Tandis que le drame va prendre un autre sens : on va voir la carte de l’Afrique subtropicale être décrochée et remplacée par une autre, de l’Afrique tout entière, comme pour montrer le succès frelaté de cette maison de commerce (de trafic, plutôt).

L’Afrique prend feu

C’est alors que, venu du lointain, s’élèvera le chant des marins du Hollandais, qu’on verra le fidèle serviteur noir de Daland quitter sa chéchia et sa livrée pour apparaître en pagne, couvert de peintures de guerre et une lance en main, et qu’on verra l’Afrique prendre feu… Alors on se rappellera avoir vu sur le même écran vidéo le Walhalla s’écrouler à la fin de Götterdämmerung

© Toni Suter

Même conduite d’une main de metteur en scène très sûre, cette allusion à l’effondrement des empires coloniaux laissera une impression d’artificialité et d’ailleurs la focale se resserrera vite sur une souffrance plus intime : celle d’Erik, revenu en costume de chasseur et fusil en main. Intime ? Toujours trompetant, Marco Jentzsch pleurnichera consciencieusement sa cavatine dans un style hérissé résolument incongru.

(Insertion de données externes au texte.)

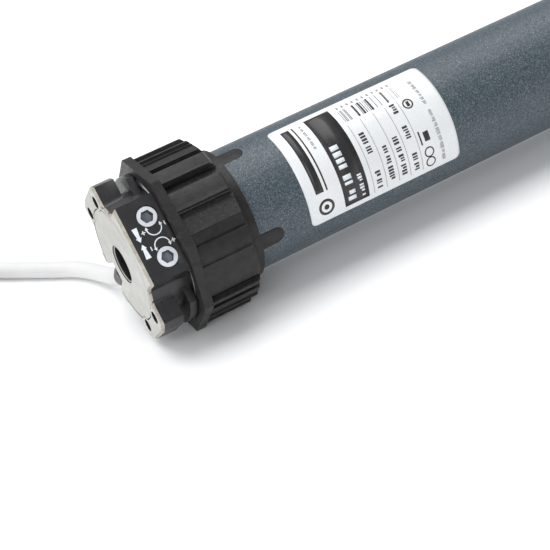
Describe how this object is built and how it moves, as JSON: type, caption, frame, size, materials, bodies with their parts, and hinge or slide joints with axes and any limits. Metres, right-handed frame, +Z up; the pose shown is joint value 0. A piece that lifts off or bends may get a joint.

La brusquerie aura marqué décidément cette soirée et le tableau final n’y dérogera pas : le dernier trio sera passablement hurlé, mais on retiendra la force du dernier monologue du Hollandais « Erfahre das Geschick », où Konieszny montera à d’impressionnants sommets de noirceur et de dureté, et son ultime « Befrag die Meere », glaçant et désespéré.

Avant que Camilla Nylund, sur un cri poignant, au bout de sa voix et de son émotion, n’arrache le fusil d’Erik (on le voyait venir) et ne se tire une balle dans la mâchoire sur le dernier fortissimo de l’orchestre.

Marco Jentzch, Tomasz Konieczny et Camila Nylund © Toni Suter

Beau succès à l’applaudimètre.
Il n’empêche, c’est une de ces soirées dont l’on sort insatisfait et mal à l’aise en même temps.
Mal à l’aise, tant l’engagement des artistes inspire respect et admiration.
Insatisfait, tant le sentiment d’une occasion manquée laisse vaguement désemparé.